Já em Mensuração, o cenário é ainda mais revelador. A maioria dos players latino-americanos ainda avalia o desempenho das campanhas com métricas operacionais básicas, como CTR e conversão last click, o que não captura o real impacto das ativações ao longo da jornada do consumidor.
Poucos varejistas dispõem de modelos de atribuição multitouch, análises de incrementalidade de vendas ou indicadores de new-to-brand (NTB), que medem a capacidade de uma campanha de gerar novos consumidores para a marca.
Essa lacuna reduz a credibilidade do canal frente às marcas e dificulta o redirecionamento de grandes orçamentos de mídia para o Retail Media, especialmente nas camadas de awareness e consideração.
Nos Estados Unidos, o Retail Media já é um canal maduro, movimentando mais de US$ 60 bilhões anuais e representando cerca de 20% de todo o investimento digital
.
Na Europa, o volume deve chegar a €17–18 bilhões até 2025, sustentado por padronização e integração tecnológica entre varejistas e anunciantes.
Na América Latina, o contraste é evidente: segundo o eMarketer, o setor deve triplicar até 2028,, com US$ 2,1 bilhões concentrados no Brasil, o que representará aproximadamente 9% de todo o investimento em mídia do país
.Em outras palavras, enquanto os mercados maduros já discutem modelos avançados de atribuição e automação, a América Latina ainda está consolidando suas bases.
O desempenho do Mercado Livre, com 2,9% de monetização sobre GMV, traduz esse estágio: um ecossistema em rápida expansão, mas que ainda tem muito espaço para capturar valor à medida que estrutura sua governança, aprimora a mensuração e incorpora métricas de impacto real (como incrementalidade e NTB) em seu modelo de mídia.
O potencial do Mercado Livre em Retail Media
Com base nos dados de 2024, GMV de US$ 63 bilhões e receita publicitária de US$ 1,2 bilhão, podemos estimar o potencial de crescimento caso o Mercado Livre alcançasse níveis de monetização semelhantes aos dos líderes globais:
Cenário 1 — Alcançando a eficiência do Walmart (6%)
A receita de retail media subiria para US$ 3,78 bilhões ( R$ 21,2 bilhões). Isso representaria um aumento de mais de US$ 2,5 bilhões (R$ 14,5 bilhões) por ano, quase triplicando a linha atual de Ads.
Cenário 2 — Atingindo o padrão Amazon (7,9%)
A receita chegaria a US$ 4,98 bilhões ( R$ 27,9 bilhões), com um ganho de US$ 3,8 bilhões (R$ 21,2 bilhões) anuais. Nesse patamar, o Retail Media se tornaria um pilar central de rentabilidade para o grupo.

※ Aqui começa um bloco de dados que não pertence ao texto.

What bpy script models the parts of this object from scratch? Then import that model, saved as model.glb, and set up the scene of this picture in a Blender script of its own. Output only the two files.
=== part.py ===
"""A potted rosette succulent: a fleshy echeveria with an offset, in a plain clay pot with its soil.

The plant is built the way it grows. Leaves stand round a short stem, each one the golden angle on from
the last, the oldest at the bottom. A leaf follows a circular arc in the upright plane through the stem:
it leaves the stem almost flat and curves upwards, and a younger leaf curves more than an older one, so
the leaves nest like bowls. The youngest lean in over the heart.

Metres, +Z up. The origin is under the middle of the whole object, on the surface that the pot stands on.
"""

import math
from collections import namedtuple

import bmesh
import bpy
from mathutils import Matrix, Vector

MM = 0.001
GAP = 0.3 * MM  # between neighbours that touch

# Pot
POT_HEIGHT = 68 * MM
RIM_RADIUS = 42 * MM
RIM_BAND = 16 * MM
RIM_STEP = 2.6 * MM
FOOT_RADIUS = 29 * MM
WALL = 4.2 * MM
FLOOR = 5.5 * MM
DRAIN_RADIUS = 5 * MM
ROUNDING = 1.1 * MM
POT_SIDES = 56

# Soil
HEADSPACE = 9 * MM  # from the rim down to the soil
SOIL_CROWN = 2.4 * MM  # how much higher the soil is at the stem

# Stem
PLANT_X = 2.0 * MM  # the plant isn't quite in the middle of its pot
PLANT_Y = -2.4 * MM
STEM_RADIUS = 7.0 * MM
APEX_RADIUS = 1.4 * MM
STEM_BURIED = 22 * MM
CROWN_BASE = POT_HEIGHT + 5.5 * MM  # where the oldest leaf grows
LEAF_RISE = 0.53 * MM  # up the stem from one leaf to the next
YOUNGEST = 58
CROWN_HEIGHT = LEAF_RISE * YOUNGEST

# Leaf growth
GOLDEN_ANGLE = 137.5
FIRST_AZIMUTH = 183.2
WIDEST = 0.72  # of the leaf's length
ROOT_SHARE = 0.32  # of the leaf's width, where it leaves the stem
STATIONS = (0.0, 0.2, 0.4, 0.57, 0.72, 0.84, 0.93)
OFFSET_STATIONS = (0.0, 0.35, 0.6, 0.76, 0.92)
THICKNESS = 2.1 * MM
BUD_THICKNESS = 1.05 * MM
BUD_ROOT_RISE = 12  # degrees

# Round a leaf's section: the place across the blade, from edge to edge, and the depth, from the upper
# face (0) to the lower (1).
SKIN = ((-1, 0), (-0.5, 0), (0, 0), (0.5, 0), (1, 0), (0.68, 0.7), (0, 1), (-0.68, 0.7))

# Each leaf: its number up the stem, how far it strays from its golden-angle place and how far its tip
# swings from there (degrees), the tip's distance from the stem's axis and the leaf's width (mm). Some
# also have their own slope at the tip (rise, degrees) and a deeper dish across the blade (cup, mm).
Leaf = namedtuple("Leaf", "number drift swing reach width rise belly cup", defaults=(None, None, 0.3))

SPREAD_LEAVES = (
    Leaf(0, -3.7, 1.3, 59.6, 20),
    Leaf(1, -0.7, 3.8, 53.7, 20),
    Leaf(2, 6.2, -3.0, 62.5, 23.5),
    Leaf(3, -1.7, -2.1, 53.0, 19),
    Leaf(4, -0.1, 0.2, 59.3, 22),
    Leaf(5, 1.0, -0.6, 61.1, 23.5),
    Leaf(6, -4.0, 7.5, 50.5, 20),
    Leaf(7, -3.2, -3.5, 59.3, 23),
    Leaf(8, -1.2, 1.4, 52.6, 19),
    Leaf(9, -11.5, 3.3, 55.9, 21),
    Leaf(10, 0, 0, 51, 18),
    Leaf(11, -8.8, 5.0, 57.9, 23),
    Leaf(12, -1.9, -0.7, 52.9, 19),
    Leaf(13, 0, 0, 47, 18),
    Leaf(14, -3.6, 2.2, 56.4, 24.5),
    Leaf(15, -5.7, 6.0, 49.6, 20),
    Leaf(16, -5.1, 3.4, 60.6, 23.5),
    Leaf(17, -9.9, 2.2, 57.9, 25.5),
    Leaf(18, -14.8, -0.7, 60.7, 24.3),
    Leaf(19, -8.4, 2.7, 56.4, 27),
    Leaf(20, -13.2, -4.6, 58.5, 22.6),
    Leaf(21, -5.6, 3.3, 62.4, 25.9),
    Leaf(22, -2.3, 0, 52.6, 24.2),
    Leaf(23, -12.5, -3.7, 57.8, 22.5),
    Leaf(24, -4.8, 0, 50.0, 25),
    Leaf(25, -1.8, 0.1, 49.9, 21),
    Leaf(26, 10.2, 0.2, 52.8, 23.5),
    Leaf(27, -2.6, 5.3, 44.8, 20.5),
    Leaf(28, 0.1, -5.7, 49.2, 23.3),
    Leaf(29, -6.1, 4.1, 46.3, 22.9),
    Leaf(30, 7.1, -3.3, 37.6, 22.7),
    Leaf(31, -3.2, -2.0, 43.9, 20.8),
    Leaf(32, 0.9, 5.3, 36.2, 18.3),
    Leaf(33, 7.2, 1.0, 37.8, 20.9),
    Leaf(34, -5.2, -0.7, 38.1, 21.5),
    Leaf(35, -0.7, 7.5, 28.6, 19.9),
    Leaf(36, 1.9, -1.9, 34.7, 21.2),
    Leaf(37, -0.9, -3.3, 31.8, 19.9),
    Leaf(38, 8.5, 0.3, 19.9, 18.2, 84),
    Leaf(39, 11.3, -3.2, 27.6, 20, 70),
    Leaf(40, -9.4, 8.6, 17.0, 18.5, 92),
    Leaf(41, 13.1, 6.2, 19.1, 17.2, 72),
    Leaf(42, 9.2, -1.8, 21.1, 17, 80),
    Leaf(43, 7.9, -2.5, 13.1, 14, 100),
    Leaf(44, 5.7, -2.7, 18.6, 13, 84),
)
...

Mas é importante lembrar que esses números não dependem apenas da eficiência interna do Mercado Livre, eles estão diretamente ligados à velocidade de adoção do Retail Media na América Latina.
O caminho, porém, é claro: a monetização de dados se tornou um dos principais motores de crescimento de longo prazo para o varejo.

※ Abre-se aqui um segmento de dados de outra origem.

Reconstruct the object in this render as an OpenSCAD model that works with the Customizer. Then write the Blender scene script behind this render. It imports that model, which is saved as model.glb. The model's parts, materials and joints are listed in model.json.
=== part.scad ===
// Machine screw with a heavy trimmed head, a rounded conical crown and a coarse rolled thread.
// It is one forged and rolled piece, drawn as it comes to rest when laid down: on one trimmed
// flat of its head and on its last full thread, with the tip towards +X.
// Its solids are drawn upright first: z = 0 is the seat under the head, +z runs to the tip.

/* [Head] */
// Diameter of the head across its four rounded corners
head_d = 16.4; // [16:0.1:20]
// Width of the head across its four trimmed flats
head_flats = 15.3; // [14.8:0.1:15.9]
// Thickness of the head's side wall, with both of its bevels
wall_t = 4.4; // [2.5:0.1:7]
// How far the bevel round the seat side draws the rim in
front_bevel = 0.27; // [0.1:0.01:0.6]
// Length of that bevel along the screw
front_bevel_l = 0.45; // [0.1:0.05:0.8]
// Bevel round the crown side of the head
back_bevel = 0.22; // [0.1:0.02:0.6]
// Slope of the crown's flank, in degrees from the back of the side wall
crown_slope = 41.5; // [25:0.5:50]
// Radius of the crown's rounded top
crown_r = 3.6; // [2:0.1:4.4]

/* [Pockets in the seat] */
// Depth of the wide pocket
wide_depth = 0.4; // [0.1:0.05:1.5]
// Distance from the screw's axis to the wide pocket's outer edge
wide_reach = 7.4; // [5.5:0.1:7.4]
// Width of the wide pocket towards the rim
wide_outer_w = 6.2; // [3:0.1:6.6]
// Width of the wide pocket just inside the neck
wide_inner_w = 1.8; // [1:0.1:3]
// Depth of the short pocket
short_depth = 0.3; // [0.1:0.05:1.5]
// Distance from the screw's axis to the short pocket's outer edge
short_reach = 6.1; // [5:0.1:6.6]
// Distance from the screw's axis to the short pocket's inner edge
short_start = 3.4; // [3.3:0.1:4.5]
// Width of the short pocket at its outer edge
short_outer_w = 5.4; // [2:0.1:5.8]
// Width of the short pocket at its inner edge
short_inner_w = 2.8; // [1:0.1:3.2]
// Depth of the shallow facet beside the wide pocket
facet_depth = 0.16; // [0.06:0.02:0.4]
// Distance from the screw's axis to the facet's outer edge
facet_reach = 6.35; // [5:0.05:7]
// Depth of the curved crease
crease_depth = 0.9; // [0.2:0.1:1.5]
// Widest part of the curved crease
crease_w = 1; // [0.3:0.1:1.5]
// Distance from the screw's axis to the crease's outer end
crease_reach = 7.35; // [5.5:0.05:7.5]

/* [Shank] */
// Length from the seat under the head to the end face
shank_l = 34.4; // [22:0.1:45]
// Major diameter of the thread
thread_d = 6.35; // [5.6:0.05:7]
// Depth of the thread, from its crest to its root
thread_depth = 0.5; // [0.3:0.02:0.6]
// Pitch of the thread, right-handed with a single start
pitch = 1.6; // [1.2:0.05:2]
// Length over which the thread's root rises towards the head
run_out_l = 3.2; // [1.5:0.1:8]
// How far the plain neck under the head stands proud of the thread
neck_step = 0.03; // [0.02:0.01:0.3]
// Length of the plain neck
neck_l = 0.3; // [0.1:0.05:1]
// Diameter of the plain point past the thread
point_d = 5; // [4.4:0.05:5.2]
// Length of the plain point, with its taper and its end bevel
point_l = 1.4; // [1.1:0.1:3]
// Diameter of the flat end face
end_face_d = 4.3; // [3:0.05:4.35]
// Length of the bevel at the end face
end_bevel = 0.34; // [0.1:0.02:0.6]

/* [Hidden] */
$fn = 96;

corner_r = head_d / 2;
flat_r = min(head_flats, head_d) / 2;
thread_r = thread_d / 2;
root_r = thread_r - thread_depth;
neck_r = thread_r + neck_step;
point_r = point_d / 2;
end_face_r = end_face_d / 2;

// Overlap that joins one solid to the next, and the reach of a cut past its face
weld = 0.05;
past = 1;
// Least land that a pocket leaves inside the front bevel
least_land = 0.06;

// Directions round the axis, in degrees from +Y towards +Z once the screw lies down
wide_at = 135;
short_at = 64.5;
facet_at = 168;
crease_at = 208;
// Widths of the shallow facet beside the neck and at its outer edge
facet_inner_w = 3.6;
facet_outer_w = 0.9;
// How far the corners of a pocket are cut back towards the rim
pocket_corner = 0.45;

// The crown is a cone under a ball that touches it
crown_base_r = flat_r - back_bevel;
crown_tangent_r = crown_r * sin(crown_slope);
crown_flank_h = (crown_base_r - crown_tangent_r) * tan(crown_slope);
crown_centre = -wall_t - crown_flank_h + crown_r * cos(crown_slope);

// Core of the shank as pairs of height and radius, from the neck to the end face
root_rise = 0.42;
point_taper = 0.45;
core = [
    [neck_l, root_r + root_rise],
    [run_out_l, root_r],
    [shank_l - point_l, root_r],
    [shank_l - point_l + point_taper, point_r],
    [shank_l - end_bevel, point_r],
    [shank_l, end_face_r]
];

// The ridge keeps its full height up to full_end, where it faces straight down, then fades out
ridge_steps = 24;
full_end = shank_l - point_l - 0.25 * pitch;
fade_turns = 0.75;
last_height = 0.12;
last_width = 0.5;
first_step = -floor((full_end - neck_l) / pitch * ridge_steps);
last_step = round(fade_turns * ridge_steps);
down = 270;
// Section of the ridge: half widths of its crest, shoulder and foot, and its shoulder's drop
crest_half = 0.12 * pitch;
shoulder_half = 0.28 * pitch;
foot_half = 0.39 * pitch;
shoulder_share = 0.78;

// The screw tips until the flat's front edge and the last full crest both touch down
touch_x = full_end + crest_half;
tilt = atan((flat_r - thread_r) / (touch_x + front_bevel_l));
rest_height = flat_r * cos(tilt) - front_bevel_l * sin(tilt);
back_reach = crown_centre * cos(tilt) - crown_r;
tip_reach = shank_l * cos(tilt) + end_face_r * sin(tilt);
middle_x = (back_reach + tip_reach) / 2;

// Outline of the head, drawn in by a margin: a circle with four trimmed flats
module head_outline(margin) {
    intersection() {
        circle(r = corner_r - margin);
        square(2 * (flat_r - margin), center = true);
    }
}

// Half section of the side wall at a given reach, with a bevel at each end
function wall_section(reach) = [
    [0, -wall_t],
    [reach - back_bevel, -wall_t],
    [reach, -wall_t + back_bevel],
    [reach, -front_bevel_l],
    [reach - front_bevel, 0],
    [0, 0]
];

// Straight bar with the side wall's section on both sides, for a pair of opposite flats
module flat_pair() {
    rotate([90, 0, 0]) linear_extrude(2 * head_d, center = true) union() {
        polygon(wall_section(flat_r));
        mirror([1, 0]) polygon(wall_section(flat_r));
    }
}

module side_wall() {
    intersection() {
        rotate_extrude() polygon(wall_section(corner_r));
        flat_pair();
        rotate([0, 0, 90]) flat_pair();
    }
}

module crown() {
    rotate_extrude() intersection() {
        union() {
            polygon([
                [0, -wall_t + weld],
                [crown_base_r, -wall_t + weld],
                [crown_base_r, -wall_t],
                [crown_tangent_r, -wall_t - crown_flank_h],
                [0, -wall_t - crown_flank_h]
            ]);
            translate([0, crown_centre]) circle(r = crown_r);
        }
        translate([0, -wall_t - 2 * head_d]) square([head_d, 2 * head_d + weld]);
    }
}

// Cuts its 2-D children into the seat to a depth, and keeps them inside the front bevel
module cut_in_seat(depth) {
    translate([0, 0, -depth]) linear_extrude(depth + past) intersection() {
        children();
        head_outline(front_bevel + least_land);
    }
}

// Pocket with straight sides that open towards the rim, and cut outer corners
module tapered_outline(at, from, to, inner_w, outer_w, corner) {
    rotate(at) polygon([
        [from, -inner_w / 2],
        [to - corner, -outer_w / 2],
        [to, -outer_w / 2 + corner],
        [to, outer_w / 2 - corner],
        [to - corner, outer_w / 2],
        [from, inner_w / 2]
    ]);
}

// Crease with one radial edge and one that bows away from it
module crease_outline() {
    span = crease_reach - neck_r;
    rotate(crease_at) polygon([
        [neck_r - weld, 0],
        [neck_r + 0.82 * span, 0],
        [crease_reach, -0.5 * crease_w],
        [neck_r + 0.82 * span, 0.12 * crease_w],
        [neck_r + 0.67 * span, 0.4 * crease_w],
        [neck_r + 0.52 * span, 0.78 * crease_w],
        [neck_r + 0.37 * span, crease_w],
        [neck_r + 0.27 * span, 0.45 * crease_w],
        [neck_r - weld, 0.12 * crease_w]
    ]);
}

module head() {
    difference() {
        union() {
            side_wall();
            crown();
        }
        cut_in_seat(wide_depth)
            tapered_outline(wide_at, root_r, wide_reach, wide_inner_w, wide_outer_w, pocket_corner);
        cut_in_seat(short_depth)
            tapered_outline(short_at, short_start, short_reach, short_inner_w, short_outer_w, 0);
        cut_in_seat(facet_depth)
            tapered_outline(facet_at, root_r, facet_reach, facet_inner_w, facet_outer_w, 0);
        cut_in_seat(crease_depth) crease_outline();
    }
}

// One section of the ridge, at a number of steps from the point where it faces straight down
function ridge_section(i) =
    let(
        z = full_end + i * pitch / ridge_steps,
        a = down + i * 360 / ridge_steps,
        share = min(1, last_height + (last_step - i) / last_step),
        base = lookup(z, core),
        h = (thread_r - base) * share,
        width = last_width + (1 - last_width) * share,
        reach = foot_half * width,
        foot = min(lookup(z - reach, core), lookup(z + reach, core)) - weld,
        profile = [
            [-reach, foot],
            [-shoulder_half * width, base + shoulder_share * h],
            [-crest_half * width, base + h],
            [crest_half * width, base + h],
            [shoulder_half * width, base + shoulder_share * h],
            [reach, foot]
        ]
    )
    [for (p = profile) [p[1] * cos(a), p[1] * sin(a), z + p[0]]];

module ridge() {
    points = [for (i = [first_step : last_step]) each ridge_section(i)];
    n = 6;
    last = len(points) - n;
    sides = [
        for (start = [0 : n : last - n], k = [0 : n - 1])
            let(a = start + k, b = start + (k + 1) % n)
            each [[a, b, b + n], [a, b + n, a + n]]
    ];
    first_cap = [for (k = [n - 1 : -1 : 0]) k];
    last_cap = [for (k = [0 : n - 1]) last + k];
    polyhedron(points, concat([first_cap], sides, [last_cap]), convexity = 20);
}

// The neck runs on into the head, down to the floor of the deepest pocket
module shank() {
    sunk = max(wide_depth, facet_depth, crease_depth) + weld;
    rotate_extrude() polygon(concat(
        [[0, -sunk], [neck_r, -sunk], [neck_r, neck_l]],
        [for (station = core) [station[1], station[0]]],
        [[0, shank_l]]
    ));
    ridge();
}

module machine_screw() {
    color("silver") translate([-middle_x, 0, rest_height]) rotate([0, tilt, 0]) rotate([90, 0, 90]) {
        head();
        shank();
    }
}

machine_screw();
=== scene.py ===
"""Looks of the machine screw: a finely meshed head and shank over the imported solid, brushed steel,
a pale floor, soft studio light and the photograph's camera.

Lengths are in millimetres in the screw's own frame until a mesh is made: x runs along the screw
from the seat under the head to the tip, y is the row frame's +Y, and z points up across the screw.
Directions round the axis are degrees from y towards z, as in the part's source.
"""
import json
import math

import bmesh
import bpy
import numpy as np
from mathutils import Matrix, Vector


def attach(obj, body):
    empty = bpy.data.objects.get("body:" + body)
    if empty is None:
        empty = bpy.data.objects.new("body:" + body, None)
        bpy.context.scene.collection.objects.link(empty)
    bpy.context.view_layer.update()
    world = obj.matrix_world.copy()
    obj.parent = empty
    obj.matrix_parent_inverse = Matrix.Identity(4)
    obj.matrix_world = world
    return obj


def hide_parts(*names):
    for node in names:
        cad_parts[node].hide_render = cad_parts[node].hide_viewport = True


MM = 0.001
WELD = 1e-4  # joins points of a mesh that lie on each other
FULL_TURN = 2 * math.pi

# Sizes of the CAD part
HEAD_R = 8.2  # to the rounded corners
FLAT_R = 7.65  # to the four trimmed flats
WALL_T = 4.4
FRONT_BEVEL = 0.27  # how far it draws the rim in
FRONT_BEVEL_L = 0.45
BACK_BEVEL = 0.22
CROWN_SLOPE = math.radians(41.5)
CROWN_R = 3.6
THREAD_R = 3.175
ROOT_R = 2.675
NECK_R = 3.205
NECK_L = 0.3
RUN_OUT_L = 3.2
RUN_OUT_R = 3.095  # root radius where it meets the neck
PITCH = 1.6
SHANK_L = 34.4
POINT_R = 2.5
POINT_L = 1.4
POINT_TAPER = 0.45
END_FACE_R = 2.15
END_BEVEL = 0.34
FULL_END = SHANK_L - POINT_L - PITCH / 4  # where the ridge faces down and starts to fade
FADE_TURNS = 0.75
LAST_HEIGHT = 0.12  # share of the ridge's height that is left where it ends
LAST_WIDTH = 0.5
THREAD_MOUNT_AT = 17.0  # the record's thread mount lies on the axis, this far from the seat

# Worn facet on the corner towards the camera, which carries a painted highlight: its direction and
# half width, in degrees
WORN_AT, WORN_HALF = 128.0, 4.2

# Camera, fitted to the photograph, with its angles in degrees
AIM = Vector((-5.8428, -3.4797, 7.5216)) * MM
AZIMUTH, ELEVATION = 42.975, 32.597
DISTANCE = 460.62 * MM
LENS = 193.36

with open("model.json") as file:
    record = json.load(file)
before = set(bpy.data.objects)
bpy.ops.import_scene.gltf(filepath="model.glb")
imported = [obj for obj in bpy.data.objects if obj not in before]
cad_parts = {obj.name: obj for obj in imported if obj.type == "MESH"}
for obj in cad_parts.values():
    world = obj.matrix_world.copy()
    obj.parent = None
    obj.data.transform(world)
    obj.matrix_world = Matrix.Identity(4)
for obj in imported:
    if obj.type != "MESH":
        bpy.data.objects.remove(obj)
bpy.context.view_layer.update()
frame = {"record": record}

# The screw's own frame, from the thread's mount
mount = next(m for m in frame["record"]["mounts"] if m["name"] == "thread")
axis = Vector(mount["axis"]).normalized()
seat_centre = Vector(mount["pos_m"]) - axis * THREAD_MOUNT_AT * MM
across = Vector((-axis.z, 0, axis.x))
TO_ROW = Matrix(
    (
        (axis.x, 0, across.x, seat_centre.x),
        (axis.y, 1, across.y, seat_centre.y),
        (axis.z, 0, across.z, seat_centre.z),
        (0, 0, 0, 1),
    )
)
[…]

À medida que os marketplaces da região amadurecem em mensuração, dados e oferta publicitária, quem conseguir dominar essa engrenagem, transformar dados em mídia e mídia em resultado, vai definir o ritmo do mercado latino-americano nos próximos anos..
O caminho do Mercado Livre para o próximo nível
A análise sob a ótica do GMV revela três trajetórias distintas:
- Amazon, um ecossistema maduro que dita o padrão global;
- Walmart, um gigante omnichannel que monetiza com sucesso sua base física
- Mercado Livre, uma estrela em ascensão, com uma oportunidade rara de transformar dados em vantagem competitiva regional.
Para reduzir a distância, o Mercado Livre precisa focar em três eixos:
- Melhorar a segmentação e o tratamento de dados . Hoje, a capacidade de targeting do Meli ainda é limitada. O avanço depende de investir em estruturas que permitam criar audiências mais precisas e escaláveis, alimentadas por dados transacionais e comportamentais.
- Expandir o alcance off-site — Amazon e Walmart estão levando seus dados proprietários para fora do marketplace, ativando campanhas em vídeo, CTV e web aberta. O Mercado Livre começou esse movimento, mas precisa ampliar o inventário e a mensuração full-funnel para competir por verbas de marca.
- Aprimorar a mensuração e prova de valor — vincular exposição à compra, testar incrementalidade e oferecer painéis de performance confiáveis são passos essenciais para capturar orçamentos maiores e aumentar o share dentro do digital.
O Mercado Livre já tem o mais importante: escala, dados e engajamento. O próximo passo é transformar tudo isso em mais produtos de mídia para competir com outros players de mídia tradicionais.
Se conseguir evoluir na segmentação e na expansão off-site, a América Latina pode se tornar o novo polo global de crescimento em Retail Media e o Mercado Livre, o protagonista desse movimento.